§ Exercise instructions
Determine how many lines in the data below contain "with" and write only that number.

§ Data shown
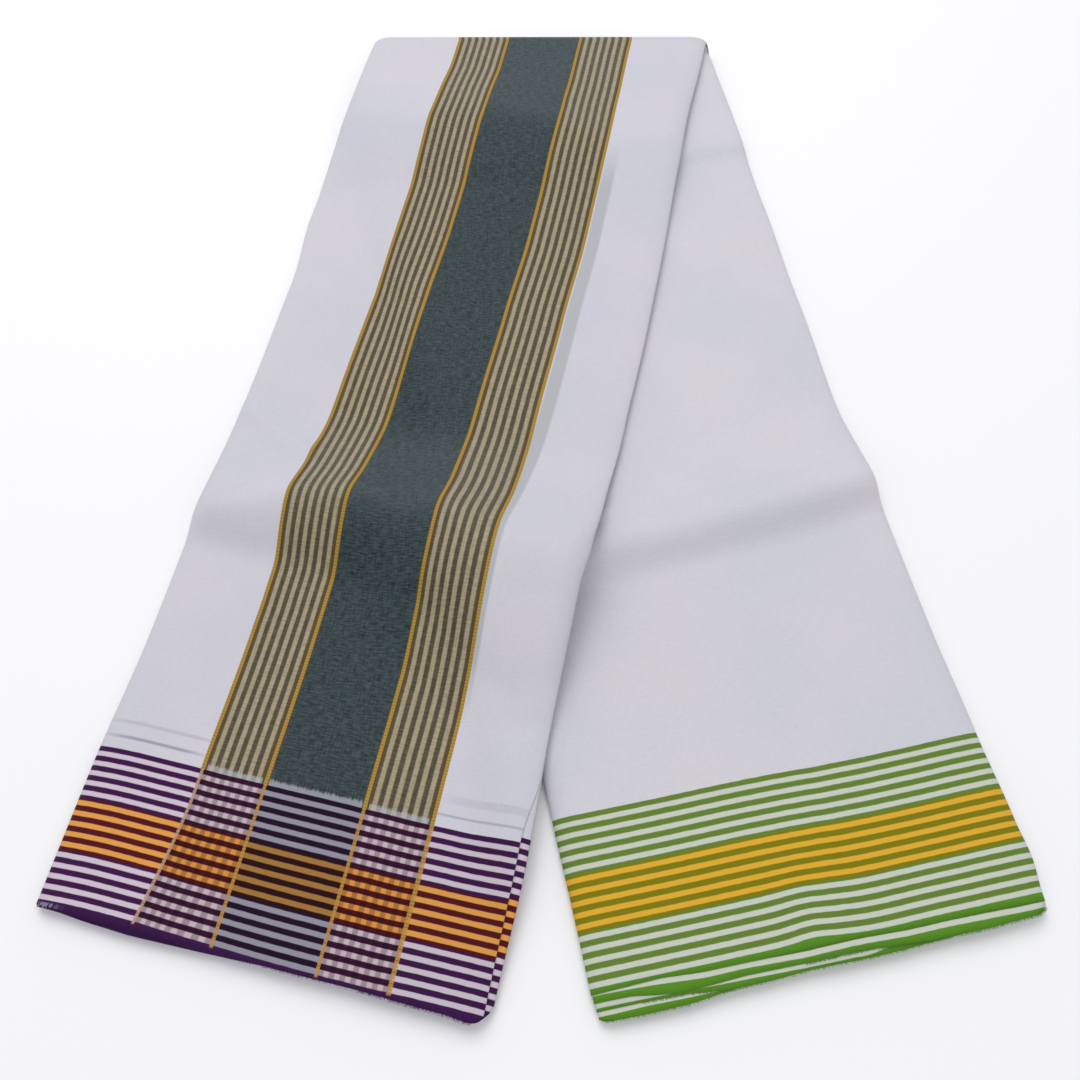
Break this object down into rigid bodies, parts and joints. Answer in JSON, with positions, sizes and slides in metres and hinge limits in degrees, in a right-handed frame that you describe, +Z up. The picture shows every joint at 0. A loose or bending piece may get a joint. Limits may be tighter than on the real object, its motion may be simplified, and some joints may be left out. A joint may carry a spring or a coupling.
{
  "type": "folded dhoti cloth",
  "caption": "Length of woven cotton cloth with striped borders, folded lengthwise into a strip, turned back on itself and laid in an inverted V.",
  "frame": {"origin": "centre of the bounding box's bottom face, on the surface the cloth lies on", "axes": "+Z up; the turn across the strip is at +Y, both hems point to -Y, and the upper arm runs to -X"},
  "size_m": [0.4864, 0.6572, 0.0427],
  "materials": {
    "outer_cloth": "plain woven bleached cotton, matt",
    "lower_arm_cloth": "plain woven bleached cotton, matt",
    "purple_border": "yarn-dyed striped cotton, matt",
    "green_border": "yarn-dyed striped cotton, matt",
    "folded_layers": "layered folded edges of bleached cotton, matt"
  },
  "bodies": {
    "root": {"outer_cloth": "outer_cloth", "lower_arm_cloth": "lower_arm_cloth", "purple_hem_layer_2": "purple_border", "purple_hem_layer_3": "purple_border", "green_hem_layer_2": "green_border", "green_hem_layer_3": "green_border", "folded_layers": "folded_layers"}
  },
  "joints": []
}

§ In response
2